President Donald Trump raised questions Tuesday about the five months of missing messages between two FBI employees who were involved in the Hillary Clinton email investigation.

The FBI agent Peter Strzok and FBI lawyer Lisa Page were found to have previously exchanged emails in 2016 about “an insurance policy” in case Trump won the presidential election. For a time, Strzok served on the team of special counsel Robert Mueller investigating suspicions of collusion between the Trump campaign and Russians.

In a tweet early Tuesday, Trump called this “one of the biggest stories.”

On Friday, the Justice Department provided text messages to congressional committees investigating the department’s conduct during the investigation of Clinton’s private email server.

The committees requested information from two years of communications between Strzok and Page ending last July, when then-FBI Director James Comey he would not recommend prosecution of Clinton, the former secretary of state and 2016 Democratic presidential candidate.

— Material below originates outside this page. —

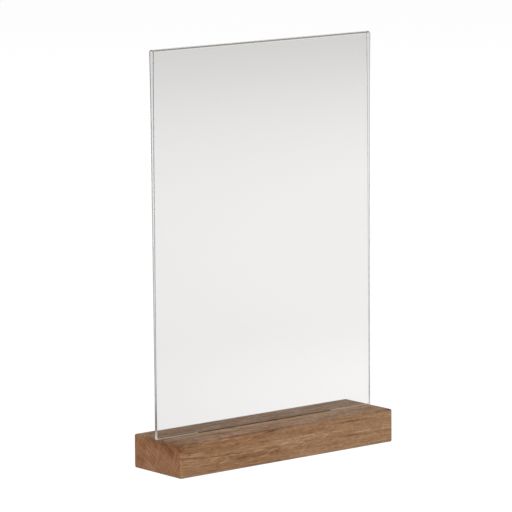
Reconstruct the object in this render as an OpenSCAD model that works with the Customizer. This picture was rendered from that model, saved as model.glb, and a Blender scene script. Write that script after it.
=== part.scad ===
// Card holder: a folded clear sheet that plugs into a solid wood block.
// The origin is the centre of the block's underside, with +Z up and the front towards -Y.

/* [Wooden base] */
// Depth of the base, front to back
base_d = 58; // [40:0.5:90]
// Height of the base
base_h = 26.5; // [20:0.5:45]
// Radius that eases the base's edges
edge_r = 1.5; // [0.5:0.1:4]

/* [Acrylic pocket] */
// Width of the folded sheet, side to side
pocket_w = 215; // [150:0.5:330]
// How far the folded sheet stands out past each end of the base
overhang = 0.75; // [0:0.25:3]
// Height of the folded sheet above the base
pocket_h = 299; // [180:1:450]
// Thickness of the sheet
sheet_t = 1.2; // [1:0.1:3]
// Inside radius of the fold along the top
fold_r = 1.8; // [0.5:0.1:4]
// Room for the card between the two leaves, where they run side by side
card_gap = 0.2; // [0.1:0.1:1]
// Height above the base at which the two leaves start to part
part_h = 40; // [0:5:160]
// Share of the parting that comes evenly from there on; the rest is the swell below the fold
lean_share = 0.55; // [0.2:0.05:1]
// How sharply the leaves swell out below the fold
swell_power = 12; // [2:1:20]

/* [Tab and slot] */
// Width of the tab that plugs into the base
tab_w = 135; // [60:1:145]
// Length of the tab below the shoulders that rest on the base
tab_h = 15; // [6:0.5:18]
// Gap between the tab and each long wall of the slot
slot_side_gap = 0.45; // [0.1:0.05:1]
// Gap between each end of the tab and the start of the slot's round end
slot_end_gap = 0.3; // [0:0.1:3]
// Gap between the tab and the slot's floor
slot_floor_gap = 1; // [0.2:0.1:1.5]

/* [Hidden] */
$fn = 64;
// How far a cut runs past the face that it opens
overrun = 1;
// Straight steps that draw each leaf's curve
leaf_steps = 12;

// Length of the base, side to side
base_l = pocket_w - 2 * overhang;
// Height of the fold's centre above the base
fold_h = pocket_h - fold_r - sheet_t;
// Distance from the mid plane to a leaf's outer face, side by side and at the fold
closed_y = card_gap / 2 + sheet_t;
fold_y = fold_r + sheet_t;
// Width and depth of the slot that takes both leaves of the tab
slot_w = 2 * (closed_y + slot_side_gap);
slot_depth = tab_h + slot_floor_gap;

// Share of the way that the leaves have parted, at a share s of their free height
function parted(s) = lean_share * s + (1 - lean_share) * pow(s, swell_power);

// A leaf's outer face at height h above the base: it leans out slowly, then swells to meet the fold
function leaf_y(h) = closed_y + (fold_y - closed_y) * parted((h - part_h) / (fold_h - part_h));

// Heights of the curve's points, closer together towards the fold
function curve_heights() =
    [for (i = [0 : leaf_steps]) part_h + (fold_h - part_h) * (1 - pow(1 - i / leaf_steps, 2))];

// Rectangle with round corners, centred
module eased_rect(w, h) {
    square([w - 2 * edge_r, h], center = true);
    square([w, h - 2 * edge_r], center = true);
    for (x = [-1, 1], y = [-1, 1])
        translate([x * (w / 2 - edge_r), y * (h / 2 - edge_r)]) circle(r = edge_r);
}

// Block with all twelve edges eased, centred
module eased_block() {
    intersection() {
        linear_extrude(base_h, center = true) eased_rect(base_l, base_d);
        rotate([90, 0, 0]) linear_extrude(base_d, center = true) eased_rect(base_l, base_h);
        rotate([90, 0, 90]) linear_extrude(base_l, center = true) eased_rect(base_d, base_h);
    }
}

// Space cut by a router bit as wide as the slot, with its floor at zero
module slot_space() {
    reach = tab_w / 2 + slot_end_gap;
    translate([-reach, -slot_w / 2, 0]) cube([2 * reach, slot_w, slot_depth + overrun]);
    for (side = [-1, 1])
        translate([side * reach, 0, 0]) cylinder(d = slot_w, h = slot_depth + overrun);
}

// Section through the back leaf from its foot to the fold, with the shoulders at zero
module leaf_section() {
    outer = concat([[closed_y, -tab_h]], [for (h = curve_heights()) [leaf_y(h), h]]);
    inner = [for (i = [len(outer) - 1 : -1 : 0]) [outer[i].x - sheet_t, outer[i].y]];
    polygon(concat(outer, inner));
}

// Section through the fold: the half ring that joins the two leaves
module fold_section() {
    translate([0, fold_h])
        difference() {
            intersection() {
                circle(r = fold_y);
                translate([-fold_y, 0]) square([2 * fold_y, fold_y]);
            }
            circle(r = fold_r);
        }
}

// Solid block with a blind slot along the middle of its top
module oak_base() {
    color([0.57, 0.44, 0.33])
        difference() {
            translate([0, 0, base_h / 2]) eased_block();
            translate([0, 0, base_h - slot_depth]) slot_space();
        }
}

// A section of the sheet drawn out over its whole width, above the base
module drawn_out() {
    color([0.88, 0.9, 0.9, 0.45])
        translate([0, 0, base_h]) rotate([90, 0, 90]) linear_extrude(pocket_w, center = true) children();
}

// Space below the shoulders, where a leaf is cut back at both sides of its tab
module beside_tab() {
    shoulder_l = (pocket_w - tab_w) / 2;
    for (side = [-1, 1])
        translate([side * (tab_w + shoulder_l + overrun) / 2, 0, base_h - (tab_h + overrun) / 2])
            cube([shoulder_l + overrun, 2 * (closed_y + overrun), tab_h + overrun], center = true);
}

// The sheet is one piece, folded double. Its leaves and its fold are nodes of their own that meet face to face,
// so that the room between the leaves stays open.
module back_leaf() {
    difference() {
        drawn_out() leaf_section();
        beside_tab();
    }
}

module front_leaf() {
    mirror([0, 1, 0]) back_leaf();
}

module top_fold() {
    drawn_out() fold_section();
}

oak_base();
front_leaf();
back_leaf();
top_fold();
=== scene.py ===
"""Looks of a card holder: a clear folded acrylic sheet standing in an oiled oak block."""

import math

import bmesh
import bpy
from mathutils import Matrix, Vector


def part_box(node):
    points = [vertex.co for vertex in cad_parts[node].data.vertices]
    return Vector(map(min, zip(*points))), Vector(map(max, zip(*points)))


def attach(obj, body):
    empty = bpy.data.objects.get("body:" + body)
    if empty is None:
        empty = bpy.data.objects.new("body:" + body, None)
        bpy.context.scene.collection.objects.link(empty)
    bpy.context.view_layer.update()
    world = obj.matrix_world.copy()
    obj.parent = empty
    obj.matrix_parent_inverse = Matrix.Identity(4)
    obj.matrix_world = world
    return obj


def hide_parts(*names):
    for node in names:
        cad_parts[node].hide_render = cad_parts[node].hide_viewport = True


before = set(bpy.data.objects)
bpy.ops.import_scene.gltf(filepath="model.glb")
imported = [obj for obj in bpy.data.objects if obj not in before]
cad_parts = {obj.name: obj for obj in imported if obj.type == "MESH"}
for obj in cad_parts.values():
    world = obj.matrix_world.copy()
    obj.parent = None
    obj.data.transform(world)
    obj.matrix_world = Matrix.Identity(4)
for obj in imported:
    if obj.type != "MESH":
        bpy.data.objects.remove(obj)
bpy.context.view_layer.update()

MM = 0.001

# Sizes that the frame gives
base_low, base_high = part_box("oak_base")
fold_low, fold_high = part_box("top_fold")
tab_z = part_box("front_leaf")[0].z
seat_z = base_high.z
fold_r = fold_high.y
fold_z = fold_high.z - fold_r

# Sizes of the folded sheet, as in its solid
SHEET_T = 1.2 * MM
CARD_GAP = 0.2 * MM
PART_H = 40 * MM
LEAN_SHARE = 0.55
SWELL_POWER = 12
TAB_W = 135 * MM

# Finer shapes of the sheet: the steps of its curve and of its fold, the break of its cut corners, and how far
# it stands off the wood, so that no two faces lie in one place
CURVE_STEPS = 32
FOLD_STEPS = 16
EDGE_BREAK = 0.12 * MM
SEAT_GAP = 0.04 * MM

# Sizes of the wood block, as in its solid
EDGE_R = 1.5 * MM
SLOT_SIDE_GAP = 0.45 * MM
SLOT_END_GAP = 0.3 * MM
SLOT_FLOOR_GAP = 1.0 * MM

# Finer shapes of the block: the steps of its eased edges and round its slot, and the break of the slot's lip
EDGE_STEPS = 6
SLOT_ROUND_STEPS = 32
SLOT_BREAK = 0.25 * MM

# Shaping: the steps of a broken corner, the turn below which two faces shade as one and the turn above which
# they meet in a corner, how much a face looks sideways or down where it is sawn, and how near points are
# welded
BREAK_STEPS = 2
SMOOTH_TURN = math.radians(30)
CORNER_TURN = math.radians(60)
SAWN_FACING = 0.3
WELD = 0.001 * MM

# The camera that fits the photograph: its sensor, its focal length in pixels of the photograph's width, its
# place and its angles
SENSOR_MM = 36
PHOTO_WIDTH = 512
PHOTO_FOCAL = 3754
CAMERA_PLACE = Vector((-1818.9, -2232.7, 612.0)) * MM
CAMERA_TURN = math.radians(-39.048)
CAMERA_RISE = math.radians(8.973)
CAMERA_ROLL = math.radians(-0.456)

# Soft lamps: name, place in metres and power in watts; then the side of each, and where all of them point
LAMPS = (
    ("key_softbox", (-0.7, -2.2, 2.6), 78),
    ("fill_softbox", (-2.3, -0.7, 1.3), 22),
    ("back_softbox", (1.4, 1.8, 1.7), 9),
)
LAMP_SIDE = 1.6
LAMP_AIM = Vector((0, 0, 0.1))

# In this script a range is four numbers: two that a value lies between, and the two that these turn into

# Studio paper: half of its side in metres; its own grey; the dark grey that takes the object's shadow where
# the paper is looked at, and the glow over it; and its white in gloss and glass
PAPER_REACH = 12
PAPER = "#e6e6e6"
PAPER_SEEN = "#6a6a6a"
PAPER_GLOW = 0.94
PAPER_MIRRORED = "#fffefd"

# What gloss and glass see of the floor: where it is brightest, in metres, and the range of its light with the
# distance from there; and the same for a faint pool of light beside the object
FLOOR_BRIGHTEST = (1.7, 0, 0)
FLOOR_FALLOFF = (1.3, 2.85, 0.895, 0.6)
POOL_BRIGHTEST = (0.3, 0, 0)
POOL_FALLOFF = (0.15, 0.46, 0.08, 0)

# The room round the paper: its tones from the horizon up, a little warm near the ground
ROOM_TONES = ((0.0, "#f3eeea"), (0.12, "#e7e1dc"), (0.35, "#a0a0a0"), (0.7, "#6c6c6c"))

# Settings that more than one node has
SMOOTH = {"interpolation_type": "SMOOTHSTEP"}
EVEN = {"interpolation_type": "LINEAR"}
TIMES = {"operation": "MULTIPLY"}
TIMES_PLUS = {"operation": "MULTIPLY_ADD"}
UNSIGNED = {"operation": "ABSOLUTE"}
DISTANCE = {"operation": "DISTANCE"}
DOT = {"operation": "DOT_PRODUCT"}
HELD = {"vector_type": "TEXTURE"}
COLOURS = {"data_type": "RGBA"}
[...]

However, text messages between the two were missing from Dec. 14, 2016, to May 17, 2017.

“He thinks that there’s a great cause for concern that five months of text messages have gone missing,” White House press secretary Sarah Huckabee Sanders said during the Tuesday press briefing.

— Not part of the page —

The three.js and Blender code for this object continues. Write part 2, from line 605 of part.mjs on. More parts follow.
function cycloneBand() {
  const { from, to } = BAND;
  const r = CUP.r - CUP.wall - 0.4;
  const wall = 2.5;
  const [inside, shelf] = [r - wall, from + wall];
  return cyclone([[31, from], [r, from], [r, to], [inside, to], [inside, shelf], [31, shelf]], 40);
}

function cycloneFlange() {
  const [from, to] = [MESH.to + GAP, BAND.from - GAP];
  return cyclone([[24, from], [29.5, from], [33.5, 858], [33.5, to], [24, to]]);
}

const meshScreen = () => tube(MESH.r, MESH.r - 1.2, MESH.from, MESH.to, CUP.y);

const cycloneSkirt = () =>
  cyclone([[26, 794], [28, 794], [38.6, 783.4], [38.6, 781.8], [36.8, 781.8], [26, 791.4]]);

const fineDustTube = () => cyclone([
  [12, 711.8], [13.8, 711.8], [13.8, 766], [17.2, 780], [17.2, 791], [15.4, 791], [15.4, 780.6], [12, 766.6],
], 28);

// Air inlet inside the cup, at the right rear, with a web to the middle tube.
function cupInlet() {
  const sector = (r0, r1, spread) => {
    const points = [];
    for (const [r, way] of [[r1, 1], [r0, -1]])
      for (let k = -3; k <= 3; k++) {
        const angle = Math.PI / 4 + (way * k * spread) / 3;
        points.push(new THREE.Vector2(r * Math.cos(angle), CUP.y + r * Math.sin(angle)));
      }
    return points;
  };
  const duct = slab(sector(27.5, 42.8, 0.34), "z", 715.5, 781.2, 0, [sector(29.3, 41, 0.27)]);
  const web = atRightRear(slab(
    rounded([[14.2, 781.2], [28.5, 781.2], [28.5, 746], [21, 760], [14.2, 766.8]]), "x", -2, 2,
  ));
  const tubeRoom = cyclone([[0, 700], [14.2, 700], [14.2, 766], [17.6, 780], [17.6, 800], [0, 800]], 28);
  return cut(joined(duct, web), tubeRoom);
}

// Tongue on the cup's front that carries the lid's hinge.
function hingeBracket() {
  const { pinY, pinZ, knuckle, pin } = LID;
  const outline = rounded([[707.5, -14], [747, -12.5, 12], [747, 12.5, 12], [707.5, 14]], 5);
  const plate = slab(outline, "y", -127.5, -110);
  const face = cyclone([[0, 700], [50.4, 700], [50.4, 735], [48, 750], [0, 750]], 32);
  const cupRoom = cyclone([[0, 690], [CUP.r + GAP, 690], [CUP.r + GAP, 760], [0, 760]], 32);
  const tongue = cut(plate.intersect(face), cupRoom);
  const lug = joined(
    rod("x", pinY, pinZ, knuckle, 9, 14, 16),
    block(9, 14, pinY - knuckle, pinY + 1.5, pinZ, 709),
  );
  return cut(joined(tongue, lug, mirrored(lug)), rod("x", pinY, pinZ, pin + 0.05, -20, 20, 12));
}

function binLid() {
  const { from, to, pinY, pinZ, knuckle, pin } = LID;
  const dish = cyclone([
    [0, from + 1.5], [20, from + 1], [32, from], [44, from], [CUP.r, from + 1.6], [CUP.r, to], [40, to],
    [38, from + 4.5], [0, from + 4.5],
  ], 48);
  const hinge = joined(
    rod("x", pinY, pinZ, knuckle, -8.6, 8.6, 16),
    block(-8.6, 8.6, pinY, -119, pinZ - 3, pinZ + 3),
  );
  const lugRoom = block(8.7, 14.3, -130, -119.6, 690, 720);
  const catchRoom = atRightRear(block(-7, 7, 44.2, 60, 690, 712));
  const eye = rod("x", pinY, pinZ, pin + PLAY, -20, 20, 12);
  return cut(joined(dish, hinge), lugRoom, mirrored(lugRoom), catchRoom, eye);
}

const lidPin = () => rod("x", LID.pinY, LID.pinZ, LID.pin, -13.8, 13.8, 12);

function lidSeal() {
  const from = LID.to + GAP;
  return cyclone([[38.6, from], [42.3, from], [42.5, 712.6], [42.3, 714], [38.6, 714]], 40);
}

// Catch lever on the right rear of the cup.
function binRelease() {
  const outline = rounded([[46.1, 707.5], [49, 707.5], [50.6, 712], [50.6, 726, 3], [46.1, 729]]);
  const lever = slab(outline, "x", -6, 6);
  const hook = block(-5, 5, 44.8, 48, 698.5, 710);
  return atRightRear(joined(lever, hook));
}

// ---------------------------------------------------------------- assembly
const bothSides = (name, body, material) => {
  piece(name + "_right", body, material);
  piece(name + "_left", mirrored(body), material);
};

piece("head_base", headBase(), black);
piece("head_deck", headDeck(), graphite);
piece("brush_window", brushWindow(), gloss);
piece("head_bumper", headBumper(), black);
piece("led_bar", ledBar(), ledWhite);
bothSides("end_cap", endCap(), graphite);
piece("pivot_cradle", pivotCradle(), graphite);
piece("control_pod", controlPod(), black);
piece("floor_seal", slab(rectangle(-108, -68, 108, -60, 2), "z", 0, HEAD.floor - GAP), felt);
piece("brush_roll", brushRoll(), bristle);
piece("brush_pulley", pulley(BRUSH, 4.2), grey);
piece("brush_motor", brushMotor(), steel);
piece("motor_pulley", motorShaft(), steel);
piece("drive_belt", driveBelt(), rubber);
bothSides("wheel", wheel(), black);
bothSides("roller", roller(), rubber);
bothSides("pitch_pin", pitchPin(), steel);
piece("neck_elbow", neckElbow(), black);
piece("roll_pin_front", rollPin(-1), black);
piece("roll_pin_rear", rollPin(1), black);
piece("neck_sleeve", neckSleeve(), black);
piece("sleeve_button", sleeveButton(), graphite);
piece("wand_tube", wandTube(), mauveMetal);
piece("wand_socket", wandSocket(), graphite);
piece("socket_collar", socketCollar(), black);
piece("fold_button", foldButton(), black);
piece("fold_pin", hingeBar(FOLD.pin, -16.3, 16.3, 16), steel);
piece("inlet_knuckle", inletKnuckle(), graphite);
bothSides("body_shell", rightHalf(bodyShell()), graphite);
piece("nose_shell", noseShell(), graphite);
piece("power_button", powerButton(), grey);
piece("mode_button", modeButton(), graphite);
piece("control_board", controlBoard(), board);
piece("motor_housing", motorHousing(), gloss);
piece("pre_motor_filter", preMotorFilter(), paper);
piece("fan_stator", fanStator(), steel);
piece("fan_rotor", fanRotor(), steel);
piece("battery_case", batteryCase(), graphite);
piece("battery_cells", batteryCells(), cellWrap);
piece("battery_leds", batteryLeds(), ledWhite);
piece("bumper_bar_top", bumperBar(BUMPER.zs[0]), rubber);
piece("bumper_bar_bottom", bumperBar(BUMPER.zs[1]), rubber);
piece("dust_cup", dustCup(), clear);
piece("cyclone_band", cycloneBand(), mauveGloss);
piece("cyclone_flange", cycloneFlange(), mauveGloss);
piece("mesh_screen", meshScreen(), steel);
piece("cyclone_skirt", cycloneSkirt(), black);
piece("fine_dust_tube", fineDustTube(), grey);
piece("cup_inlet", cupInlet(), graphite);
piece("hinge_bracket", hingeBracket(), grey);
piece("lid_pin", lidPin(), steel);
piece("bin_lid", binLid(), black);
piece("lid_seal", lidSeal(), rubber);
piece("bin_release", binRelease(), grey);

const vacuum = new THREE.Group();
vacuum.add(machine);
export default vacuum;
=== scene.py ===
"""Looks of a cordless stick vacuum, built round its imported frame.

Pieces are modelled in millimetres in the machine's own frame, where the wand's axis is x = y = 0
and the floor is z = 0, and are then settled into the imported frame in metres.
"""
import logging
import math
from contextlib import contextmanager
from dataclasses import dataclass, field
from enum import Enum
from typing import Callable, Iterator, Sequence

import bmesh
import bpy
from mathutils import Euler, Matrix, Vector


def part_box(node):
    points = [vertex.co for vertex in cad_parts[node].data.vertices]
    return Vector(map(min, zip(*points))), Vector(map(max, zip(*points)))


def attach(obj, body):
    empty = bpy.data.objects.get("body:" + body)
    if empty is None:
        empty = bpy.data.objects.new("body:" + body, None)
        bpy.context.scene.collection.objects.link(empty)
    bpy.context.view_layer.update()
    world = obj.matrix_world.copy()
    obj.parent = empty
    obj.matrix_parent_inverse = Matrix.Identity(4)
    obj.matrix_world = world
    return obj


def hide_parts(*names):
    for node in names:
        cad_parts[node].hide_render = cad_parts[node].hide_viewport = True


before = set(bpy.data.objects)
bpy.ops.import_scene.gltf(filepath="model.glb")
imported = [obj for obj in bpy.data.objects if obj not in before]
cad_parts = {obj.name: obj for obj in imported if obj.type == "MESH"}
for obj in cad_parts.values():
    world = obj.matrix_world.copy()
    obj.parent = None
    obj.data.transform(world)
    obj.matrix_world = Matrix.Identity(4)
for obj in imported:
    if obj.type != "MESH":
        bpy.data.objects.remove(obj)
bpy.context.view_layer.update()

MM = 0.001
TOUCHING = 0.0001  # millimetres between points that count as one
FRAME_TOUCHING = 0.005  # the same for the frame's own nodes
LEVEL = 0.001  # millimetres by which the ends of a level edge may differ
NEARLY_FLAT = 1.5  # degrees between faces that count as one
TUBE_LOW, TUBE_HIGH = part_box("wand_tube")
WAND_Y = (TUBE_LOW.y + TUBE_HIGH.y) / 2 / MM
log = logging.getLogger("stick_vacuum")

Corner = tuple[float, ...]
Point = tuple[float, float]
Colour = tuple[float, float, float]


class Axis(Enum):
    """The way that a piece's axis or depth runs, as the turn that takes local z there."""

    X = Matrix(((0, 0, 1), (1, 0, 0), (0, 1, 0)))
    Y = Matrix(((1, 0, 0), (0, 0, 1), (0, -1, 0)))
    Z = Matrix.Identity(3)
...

She added that she hopes the media will investigate the matter.

“It looks like there could have been really inappropriate and possibly illegal behavior,” Sanders said.

The Associated Press reported Attorney General Jeff Sessions said Tuesday the Justice Department will “leave no stone unturned to confirm with certainty why these text messages are not now available to be produced and will use every technology available to determine whether the missing messages are recoverable from another source.”

Sessions added, “If any wrongdoing were to be found to have caused this gap, appropriate legal disciplinary action measures will be taken.”

Justice Department official Stephen Boyd sent a letter to congressional committees saying the gap resulted from “misconfiguration issues related to rollouts, provisioning, and software upgrades that conflicted with the FBI’s collection capabilities.” The letter continued, “The result was that data that should have been automatically collected and retained for long-term storage and retrieval was not collected.”